Abstract

This article critically examines the GND (Green New Deal) platform by exploring the reality of energy development under the European Green Deal (EGD). Taking a special interest in degrowth positions on energy development, the article argues that the European Green Deal is an exercise in necropolitics; intensifying market relationships, extraction, and infrastructural colonization. The article proceeds by reviewing and discussing recent environmental justice and degrowth positions on energy infrastructural development. The methodology outlines desk-based research on resource extraction as well as on the European energy markets. This accompanies multi-sited ethnographic fieldwork, charting environmental conflicts along a 400kv high-tension power line. This line goes across France, Catalonia and Southern Spain, stretching into Morocco and occupied Western Sahara. Unconventional research techniques, such as hitchhiking, enabled mobility and expanding the informal interview pool. Outlining the objectives of the EGD, the next section examines three aspects of its necropolitics. First, necropolitical economy reveals the reality of energy market liberalization under the EGD. Second, necropolitical extraction examines the expansion of mining and mineral processing, which are necessary for the EGD and ‘mainstream’ GNDs.
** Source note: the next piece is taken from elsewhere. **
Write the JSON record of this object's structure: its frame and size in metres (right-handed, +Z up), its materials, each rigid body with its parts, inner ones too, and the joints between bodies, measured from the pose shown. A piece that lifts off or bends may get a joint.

Third, necropolitical operation reveal the reality of ‘a rapid rollout of renewable energy deployment’ by examining infrastructure conflicts along a 400kv power line between France and Spain. The process of infrastructural colonization is detailed, which also introduces different land defender perspectives on degrowth. Affirming the argument that the EGD is an exercise in necropolitics, the conclusion discusses important ways to expand degrowth, energy ecologies and real energy transition.